━━━ LISTING

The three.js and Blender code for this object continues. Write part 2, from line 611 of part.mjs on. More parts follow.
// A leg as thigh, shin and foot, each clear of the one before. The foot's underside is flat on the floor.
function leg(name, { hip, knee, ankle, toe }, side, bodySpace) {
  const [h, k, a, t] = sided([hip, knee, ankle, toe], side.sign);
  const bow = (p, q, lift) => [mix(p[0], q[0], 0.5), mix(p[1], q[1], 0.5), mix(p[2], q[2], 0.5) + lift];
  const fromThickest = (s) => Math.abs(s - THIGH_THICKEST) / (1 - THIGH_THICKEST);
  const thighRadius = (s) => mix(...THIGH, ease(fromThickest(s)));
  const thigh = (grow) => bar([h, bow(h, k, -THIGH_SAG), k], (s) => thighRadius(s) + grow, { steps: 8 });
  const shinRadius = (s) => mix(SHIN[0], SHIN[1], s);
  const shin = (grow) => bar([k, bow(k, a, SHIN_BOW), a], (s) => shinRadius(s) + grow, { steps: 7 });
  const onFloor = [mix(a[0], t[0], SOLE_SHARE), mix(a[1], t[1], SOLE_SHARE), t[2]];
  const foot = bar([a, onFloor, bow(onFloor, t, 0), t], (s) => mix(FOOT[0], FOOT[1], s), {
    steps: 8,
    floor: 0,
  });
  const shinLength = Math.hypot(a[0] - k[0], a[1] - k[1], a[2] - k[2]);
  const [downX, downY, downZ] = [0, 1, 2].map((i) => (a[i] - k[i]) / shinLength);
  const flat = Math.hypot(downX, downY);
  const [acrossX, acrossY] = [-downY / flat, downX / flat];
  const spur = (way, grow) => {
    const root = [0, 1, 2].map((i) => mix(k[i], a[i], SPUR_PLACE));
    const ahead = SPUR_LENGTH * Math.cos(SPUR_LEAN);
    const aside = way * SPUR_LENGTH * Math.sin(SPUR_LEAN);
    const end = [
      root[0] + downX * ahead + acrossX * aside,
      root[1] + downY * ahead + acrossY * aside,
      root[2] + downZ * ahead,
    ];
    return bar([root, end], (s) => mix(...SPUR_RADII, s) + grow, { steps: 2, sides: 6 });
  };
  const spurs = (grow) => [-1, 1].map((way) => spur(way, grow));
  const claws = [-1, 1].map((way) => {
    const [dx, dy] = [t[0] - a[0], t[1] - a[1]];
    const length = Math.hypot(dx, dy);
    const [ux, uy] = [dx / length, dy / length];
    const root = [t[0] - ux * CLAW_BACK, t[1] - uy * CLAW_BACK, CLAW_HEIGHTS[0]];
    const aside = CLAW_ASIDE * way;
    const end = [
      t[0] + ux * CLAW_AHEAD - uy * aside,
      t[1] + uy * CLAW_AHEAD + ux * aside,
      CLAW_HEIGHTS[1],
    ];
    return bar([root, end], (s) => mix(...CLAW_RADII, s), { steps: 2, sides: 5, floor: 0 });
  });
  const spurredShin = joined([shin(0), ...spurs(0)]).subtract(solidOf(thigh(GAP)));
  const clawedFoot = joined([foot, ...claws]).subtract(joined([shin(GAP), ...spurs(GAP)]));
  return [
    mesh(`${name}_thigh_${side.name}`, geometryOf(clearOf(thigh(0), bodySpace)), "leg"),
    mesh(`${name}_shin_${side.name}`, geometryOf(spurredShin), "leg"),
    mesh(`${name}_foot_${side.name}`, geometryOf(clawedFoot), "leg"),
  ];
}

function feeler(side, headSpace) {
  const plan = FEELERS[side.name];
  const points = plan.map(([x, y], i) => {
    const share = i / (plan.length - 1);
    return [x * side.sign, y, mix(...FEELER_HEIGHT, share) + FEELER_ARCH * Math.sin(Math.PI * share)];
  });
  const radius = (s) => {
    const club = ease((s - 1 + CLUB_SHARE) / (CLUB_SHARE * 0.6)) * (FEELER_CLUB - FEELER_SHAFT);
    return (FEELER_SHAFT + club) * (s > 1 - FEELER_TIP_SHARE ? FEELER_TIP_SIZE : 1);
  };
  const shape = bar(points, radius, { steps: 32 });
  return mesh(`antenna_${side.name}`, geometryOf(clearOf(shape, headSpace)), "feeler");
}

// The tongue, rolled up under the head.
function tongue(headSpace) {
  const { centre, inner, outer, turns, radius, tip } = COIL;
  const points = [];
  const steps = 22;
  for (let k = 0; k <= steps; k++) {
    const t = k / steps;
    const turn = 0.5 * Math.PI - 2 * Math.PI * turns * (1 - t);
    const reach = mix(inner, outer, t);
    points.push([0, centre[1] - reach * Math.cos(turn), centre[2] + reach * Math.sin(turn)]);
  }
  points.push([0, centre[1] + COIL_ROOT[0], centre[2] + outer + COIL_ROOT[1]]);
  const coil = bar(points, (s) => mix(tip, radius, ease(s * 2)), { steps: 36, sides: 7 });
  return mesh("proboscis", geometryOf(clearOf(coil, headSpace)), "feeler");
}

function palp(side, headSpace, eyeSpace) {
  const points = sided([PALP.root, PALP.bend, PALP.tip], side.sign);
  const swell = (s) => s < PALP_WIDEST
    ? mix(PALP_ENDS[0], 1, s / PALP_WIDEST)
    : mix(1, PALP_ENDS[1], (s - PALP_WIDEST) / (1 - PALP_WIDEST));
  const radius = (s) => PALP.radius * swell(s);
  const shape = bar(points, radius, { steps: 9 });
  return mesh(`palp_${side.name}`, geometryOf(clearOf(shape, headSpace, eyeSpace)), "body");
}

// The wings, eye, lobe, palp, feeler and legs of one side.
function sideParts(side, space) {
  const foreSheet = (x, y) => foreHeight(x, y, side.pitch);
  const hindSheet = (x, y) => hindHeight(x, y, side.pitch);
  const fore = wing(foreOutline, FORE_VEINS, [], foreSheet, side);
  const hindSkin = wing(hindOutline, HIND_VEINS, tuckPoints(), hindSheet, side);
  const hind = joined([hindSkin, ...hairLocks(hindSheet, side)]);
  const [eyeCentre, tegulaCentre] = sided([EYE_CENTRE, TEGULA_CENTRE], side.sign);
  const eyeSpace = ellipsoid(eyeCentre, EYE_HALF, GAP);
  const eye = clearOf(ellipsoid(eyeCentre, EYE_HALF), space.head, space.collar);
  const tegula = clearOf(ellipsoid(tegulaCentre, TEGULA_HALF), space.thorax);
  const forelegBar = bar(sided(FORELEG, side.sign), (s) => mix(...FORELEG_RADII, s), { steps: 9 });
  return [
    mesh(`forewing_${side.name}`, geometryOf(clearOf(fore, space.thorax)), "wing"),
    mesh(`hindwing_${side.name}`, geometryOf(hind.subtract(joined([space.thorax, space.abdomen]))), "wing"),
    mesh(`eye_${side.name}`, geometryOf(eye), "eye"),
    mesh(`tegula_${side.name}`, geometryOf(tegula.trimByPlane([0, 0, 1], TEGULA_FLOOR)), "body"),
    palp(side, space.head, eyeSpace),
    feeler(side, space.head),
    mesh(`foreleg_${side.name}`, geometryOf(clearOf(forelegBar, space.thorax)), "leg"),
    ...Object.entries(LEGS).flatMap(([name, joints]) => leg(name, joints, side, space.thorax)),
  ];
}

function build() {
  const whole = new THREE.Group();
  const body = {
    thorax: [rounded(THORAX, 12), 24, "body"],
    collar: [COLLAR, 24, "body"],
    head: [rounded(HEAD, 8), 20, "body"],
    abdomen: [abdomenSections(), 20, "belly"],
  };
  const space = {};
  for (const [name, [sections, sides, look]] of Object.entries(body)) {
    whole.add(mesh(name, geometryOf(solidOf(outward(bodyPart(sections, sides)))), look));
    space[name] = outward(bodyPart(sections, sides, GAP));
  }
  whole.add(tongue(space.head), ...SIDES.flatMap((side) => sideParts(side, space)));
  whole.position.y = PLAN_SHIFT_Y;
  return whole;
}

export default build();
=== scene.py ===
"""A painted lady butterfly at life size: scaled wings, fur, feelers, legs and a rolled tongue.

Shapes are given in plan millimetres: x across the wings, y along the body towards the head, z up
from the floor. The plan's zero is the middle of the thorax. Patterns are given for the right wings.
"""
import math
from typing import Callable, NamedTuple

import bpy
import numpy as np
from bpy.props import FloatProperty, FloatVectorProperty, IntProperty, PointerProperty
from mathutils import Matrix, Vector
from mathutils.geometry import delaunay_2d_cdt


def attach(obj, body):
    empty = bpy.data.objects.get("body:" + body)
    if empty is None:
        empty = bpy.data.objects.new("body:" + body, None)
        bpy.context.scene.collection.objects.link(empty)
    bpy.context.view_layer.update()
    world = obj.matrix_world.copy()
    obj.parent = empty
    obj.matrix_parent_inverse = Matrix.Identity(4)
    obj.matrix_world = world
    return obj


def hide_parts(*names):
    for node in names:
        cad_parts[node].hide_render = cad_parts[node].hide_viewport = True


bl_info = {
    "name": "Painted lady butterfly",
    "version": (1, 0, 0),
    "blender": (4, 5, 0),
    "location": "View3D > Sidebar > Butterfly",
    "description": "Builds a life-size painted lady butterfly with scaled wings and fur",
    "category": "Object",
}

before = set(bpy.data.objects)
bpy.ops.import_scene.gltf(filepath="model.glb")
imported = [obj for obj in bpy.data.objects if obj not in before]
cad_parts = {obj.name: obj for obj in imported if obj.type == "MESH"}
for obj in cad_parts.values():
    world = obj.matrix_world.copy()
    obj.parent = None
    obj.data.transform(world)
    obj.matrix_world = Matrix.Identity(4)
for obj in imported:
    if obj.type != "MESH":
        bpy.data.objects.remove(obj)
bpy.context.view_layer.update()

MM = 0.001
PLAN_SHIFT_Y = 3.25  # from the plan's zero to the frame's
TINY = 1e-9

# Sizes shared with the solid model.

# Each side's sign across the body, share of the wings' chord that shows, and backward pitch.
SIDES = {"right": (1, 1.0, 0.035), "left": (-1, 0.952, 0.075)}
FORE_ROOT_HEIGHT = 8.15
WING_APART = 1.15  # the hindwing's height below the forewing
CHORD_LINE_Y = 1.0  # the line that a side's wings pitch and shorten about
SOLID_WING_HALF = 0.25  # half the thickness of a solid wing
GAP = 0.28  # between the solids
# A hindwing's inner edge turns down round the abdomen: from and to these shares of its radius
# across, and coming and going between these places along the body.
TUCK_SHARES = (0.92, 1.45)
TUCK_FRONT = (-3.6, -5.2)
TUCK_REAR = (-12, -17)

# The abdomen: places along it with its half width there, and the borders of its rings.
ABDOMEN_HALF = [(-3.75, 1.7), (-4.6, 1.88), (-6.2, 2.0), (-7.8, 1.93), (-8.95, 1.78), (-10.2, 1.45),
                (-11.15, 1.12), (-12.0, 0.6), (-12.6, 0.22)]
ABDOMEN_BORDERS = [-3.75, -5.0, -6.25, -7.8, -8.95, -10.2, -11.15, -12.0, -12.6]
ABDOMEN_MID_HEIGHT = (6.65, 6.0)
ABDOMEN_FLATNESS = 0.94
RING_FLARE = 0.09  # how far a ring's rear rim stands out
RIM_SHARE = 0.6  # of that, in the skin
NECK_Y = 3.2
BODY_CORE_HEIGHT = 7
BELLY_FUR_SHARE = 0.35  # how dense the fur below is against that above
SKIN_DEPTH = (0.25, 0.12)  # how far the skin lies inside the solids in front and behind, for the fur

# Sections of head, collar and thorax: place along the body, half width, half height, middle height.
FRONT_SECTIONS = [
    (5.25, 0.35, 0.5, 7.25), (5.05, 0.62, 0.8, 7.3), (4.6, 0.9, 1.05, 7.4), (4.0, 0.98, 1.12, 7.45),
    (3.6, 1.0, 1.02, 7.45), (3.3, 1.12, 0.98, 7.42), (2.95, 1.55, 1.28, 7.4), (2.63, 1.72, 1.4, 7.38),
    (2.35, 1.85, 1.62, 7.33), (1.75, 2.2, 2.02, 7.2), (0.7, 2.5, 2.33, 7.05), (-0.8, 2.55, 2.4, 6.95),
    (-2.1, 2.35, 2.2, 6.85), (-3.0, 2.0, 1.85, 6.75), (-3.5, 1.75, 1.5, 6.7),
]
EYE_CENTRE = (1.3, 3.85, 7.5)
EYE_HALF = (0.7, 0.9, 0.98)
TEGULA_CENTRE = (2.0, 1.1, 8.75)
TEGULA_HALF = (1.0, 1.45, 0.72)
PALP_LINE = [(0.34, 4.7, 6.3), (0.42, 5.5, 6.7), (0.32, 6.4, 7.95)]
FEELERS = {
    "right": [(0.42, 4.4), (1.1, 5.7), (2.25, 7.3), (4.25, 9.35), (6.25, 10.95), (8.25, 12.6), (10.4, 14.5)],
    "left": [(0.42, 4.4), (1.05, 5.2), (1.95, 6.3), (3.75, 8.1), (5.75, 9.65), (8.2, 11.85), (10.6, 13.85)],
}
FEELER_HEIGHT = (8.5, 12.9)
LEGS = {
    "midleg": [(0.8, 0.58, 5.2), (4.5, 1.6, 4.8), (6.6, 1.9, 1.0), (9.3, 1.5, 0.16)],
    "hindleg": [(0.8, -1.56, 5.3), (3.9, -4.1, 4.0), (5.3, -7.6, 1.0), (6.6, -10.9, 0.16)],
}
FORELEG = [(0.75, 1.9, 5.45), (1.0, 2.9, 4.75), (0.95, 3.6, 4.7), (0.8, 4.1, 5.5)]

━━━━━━
━━━ LISTING

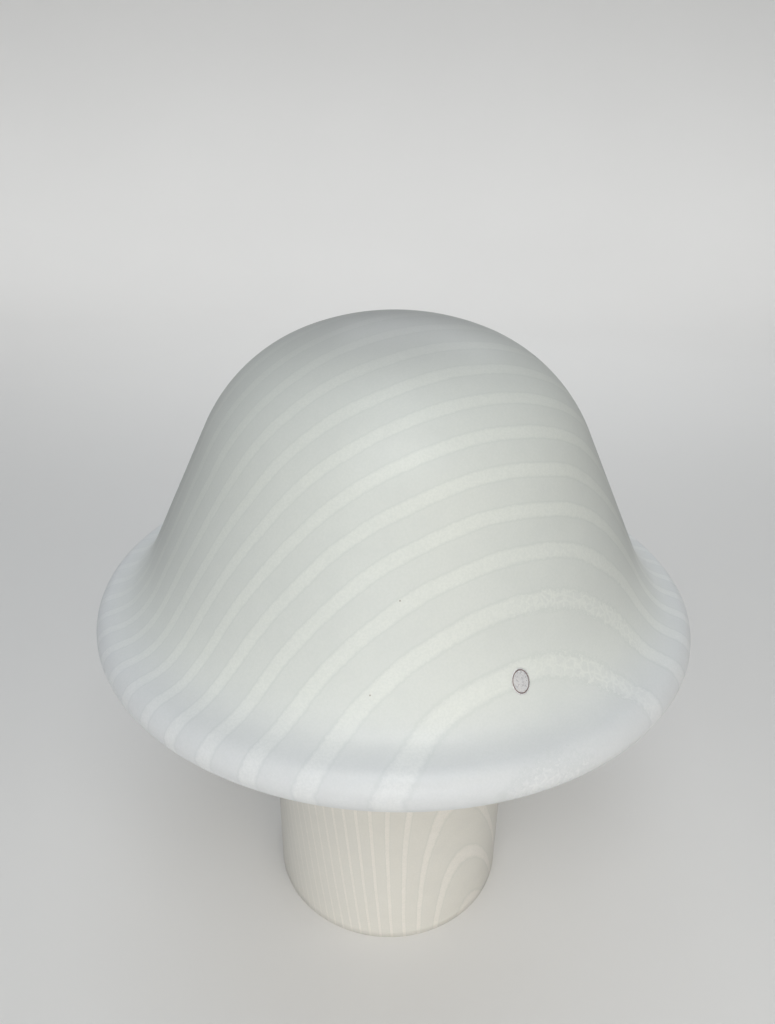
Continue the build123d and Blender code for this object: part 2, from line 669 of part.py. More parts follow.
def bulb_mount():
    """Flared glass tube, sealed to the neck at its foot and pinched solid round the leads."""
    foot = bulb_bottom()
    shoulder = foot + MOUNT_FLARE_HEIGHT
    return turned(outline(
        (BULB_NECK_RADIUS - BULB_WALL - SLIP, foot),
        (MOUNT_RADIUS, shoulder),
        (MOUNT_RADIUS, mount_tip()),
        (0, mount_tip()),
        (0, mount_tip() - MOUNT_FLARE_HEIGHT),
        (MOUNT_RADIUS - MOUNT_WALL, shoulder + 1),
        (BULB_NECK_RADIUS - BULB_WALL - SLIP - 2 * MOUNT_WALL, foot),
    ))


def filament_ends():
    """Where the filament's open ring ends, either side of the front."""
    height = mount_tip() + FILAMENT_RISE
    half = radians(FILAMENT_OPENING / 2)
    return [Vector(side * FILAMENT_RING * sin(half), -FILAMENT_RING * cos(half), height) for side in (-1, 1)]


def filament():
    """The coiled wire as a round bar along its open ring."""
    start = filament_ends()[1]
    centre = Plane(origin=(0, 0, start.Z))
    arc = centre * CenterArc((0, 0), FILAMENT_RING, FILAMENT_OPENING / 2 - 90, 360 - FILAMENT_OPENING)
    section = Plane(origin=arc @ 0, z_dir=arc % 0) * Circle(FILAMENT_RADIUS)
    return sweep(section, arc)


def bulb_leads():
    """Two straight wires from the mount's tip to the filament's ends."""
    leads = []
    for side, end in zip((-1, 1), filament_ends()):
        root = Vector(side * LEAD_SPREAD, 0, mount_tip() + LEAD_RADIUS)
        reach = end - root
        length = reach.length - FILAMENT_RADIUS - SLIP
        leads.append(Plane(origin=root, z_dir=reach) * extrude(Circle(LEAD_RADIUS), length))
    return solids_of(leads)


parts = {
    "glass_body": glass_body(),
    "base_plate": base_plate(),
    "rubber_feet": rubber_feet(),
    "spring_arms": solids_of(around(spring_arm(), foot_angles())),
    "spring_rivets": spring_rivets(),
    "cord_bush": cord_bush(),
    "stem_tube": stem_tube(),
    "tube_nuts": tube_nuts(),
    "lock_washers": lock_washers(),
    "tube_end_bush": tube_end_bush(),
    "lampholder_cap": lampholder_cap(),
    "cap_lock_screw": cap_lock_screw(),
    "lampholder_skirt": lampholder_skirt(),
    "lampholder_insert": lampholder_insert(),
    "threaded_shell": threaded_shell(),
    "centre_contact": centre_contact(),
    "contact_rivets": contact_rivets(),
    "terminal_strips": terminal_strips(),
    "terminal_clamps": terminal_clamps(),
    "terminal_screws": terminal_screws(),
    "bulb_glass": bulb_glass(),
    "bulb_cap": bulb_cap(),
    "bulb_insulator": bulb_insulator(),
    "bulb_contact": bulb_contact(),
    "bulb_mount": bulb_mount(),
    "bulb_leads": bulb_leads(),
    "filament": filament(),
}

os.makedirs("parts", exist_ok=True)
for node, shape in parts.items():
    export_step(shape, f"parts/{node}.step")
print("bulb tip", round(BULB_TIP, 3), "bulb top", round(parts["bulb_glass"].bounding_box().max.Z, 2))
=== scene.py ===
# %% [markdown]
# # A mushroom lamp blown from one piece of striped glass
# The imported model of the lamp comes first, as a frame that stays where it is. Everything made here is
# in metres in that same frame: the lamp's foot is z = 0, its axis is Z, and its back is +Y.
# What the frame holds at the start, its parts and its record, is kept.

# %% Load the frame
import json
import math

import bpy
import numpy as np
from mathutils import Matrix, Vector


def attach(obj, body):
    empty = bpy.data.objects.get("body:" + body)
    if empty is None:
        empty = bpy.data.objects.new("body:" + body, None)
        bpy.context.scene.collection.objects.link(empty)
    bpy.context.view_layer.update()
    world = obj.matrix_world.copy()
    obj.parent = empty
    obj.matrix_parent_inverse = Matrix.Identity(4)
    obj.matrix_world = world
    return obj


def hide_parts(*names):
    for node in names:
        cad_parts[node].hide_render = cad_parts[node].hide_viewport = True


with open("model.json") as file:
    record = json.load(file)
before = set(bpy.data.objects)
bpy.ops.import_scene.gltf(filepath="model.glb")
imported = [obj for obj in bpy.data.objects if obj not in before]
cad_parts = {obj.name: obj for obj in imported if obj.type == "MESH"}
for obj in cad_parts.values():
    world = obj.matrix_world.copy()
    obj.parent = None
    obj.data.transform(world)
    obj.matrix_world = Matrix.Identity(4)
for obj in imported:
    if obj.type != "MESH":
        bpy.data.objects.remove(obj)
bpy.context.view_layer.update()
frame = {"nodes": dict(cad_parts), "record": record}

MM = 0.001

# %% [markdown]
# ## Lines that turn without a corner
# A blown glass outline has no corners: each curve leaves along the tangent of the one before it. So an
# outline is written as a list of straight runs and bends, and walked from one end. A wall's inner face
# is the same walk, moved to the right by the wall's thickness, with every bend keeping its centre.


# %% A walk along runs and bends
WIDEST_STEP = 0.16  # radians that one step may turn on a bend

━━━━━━

** SET EXERCISE **
Give back, word for word, only the lines above from the line holding "geometryOf(solidOf(outward(bodyPart(sections, sides)))), look));" to the line holding "a rolled tongue.", both included.

** SOLUTION TO THIS PROBLEM **
    whole.add(mesh(name, geometryOf(solidOf(outward(bodyPart(sections, sides)))), look));
    space[name] = outward(bodyPart(sections, sides, GAP));
  }
  whole.add(tongue(space.head), ...SIDES.flatMap((side) => sideParts(side, space)));
  whole.position.y = PLAN_SHIFT_Y;
  return whole;
}

export default build();
=== scene.py ===
"""A painted lady butterfly at life size: scaled wings, fur, feelers, legs and a rolled tongue.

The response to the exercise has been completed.